Your task: Using the data below, output the first line and every line after it up to and including the line containing "self.surface.inputs[key].default_value = value", exactly as written and with nothing added.

────

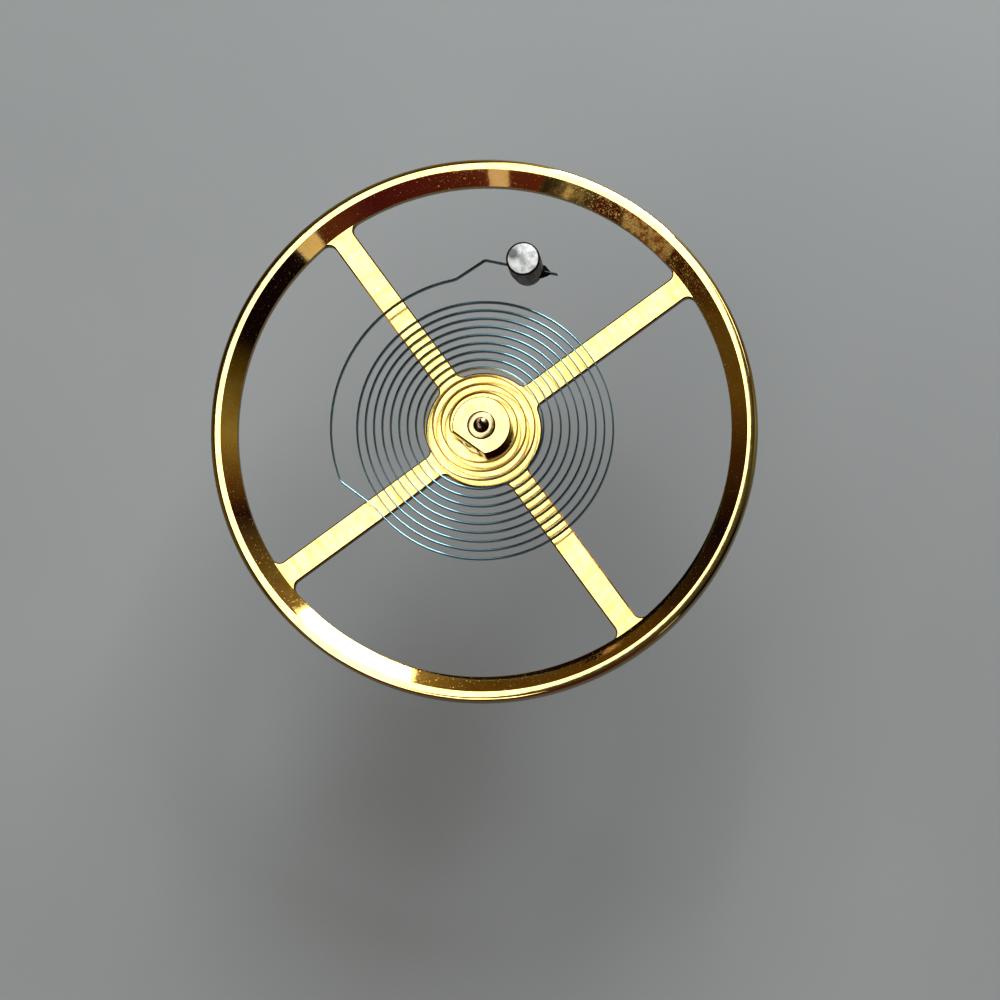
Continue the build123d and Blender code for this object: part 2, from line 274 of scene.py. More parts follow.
class Shader(Nodes):
    def __init__(self, name, surface):
        self.material = bpy.data.materials.new(name)
        self.material.use_nodes = True
        super().__init__(self.material.node_tree)
        self.surface = self.tree.nodes["Principled BSDF"]
        self.place = self.node("ShaderNodeTexCoord").outputs["Object"]
        for key, value in surface.items():
            self.surface.inputs[key].default_value = value

    def scaled(self, scale):
        made = self.node("ShaderNodeMapping", {"Scale": scale, "Vector": self.place})
        return made.outputs["Vector"]

    def grain(self, size, detail=3, roughness=0.6, stretch=None, place=None):
        # noise whose features are about size millimetres wide
        if place is None:
            place = self.scaled(stretch) if stretch else self.place
        look = {"Scale": 1 / (size * mm), "Detail": detail, "Roughness": roughness}
        return self.node("ShaderNodeTexNoise", {"Vector": place, **look}).outputs["Fac"]

    def fromAxis(self):
        # distance from the staff's axis, in metres
        level = self.scaled((1, 1, 0))
        return self.node("ShaderNodeVectorMath", {0: level}, operation="LENGTH").outputs["Value"]

    def turningMarks(self, size, detail=2, roughness=0.5, drift=0.12):
        # noise drawn out into rings about the axis
        ring = self.node("ShaderNodeCombineXYZ", {"X": self.fromAxis()}).outputs["Vector"]
        added = {0: ring, 1: self.scaled((drift, drift, drift))}
        both = self.node("ShaderNodeVectorMath", added, operation="ADD")
        return self.grain(size, detail, roughness, place=both.outputs["Vector"])

    def spot(self, center, size, turned=0):
        # 1 at center, falling to 0 at size millimetres from it
        moved = self.node("ShaderNodeMapping", {
            "Location": [v * mm for v in center], "Scale": [v * mm for v in size],
            "Rotation": (0, 0, math.radians(turned)), "Vector": self.place,
        }, vector_type="TEXTURE")
        place = moved.outputs["Vector"]
        made = self.node("ShaderNodeTexGradient", {"Vector": place}, gradient_type="SPHERICAL")
        return made.outputs["Fac"]

    def darkenedBySpots(self, colour, darkSpots):
        # each dark spot is (center, size, turn about Z, tones from its rim to its middle)
        for center, size, turned, tones in darkSpots:
            colour = self.times(colour, self.ramp(self.spot(center, size, turned), tones))
        return colour

    def bump(self, height, depth, under=None):
        # depth in millimetres
        look = {"Strength": 1.0, "Distance": depth * mm, "Height": height}
        if under is not None:
            look["Normal"] = under
        return self.node("ShaderNodeBump", look).outputs["Normal"]

    def finish(self, colour, roughness, normal=None):
        for key, value in (("Base Color", colour), ("Roughness", roughness), ("Normal", normal)):
            if value is not None:
                self.join(value, self.surface.inputs[key])
        return self.material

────

Exercise solution:
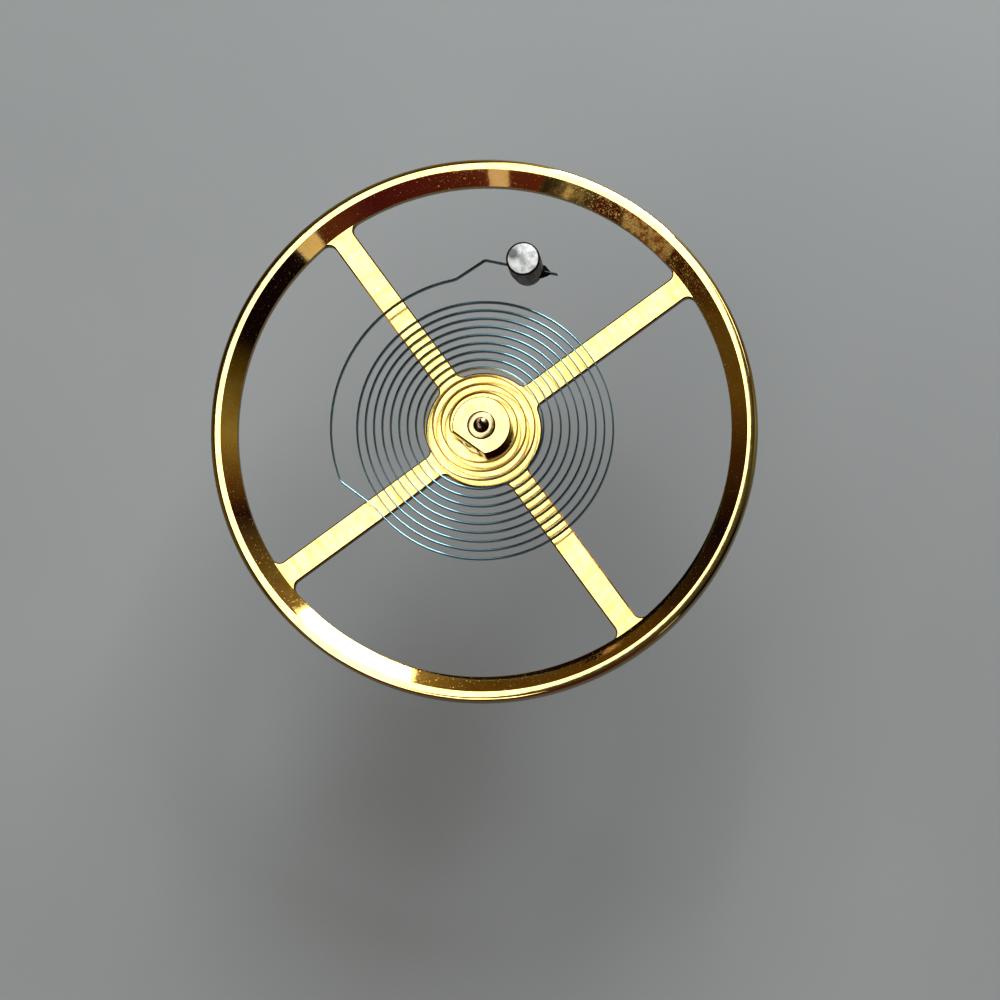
Continue the build123d and Blender code for this object: part 2, from line 274 of scene.py. More parts follow.
class Shader(Nodes):
    def __init__(self, name, surface):
        self.material = bpy.data.materials.new(name)
        self.material.use_nodes = True
        super().__init__(self.material.node_tree)
        self.surface = self.tree.nodes["Principled BSDF"]
        self.place = self.node("ShaderNodeTexCoord").outputs["Object"]
        for key, value in surface.items():
            self.surface.inputs[key].default_value = value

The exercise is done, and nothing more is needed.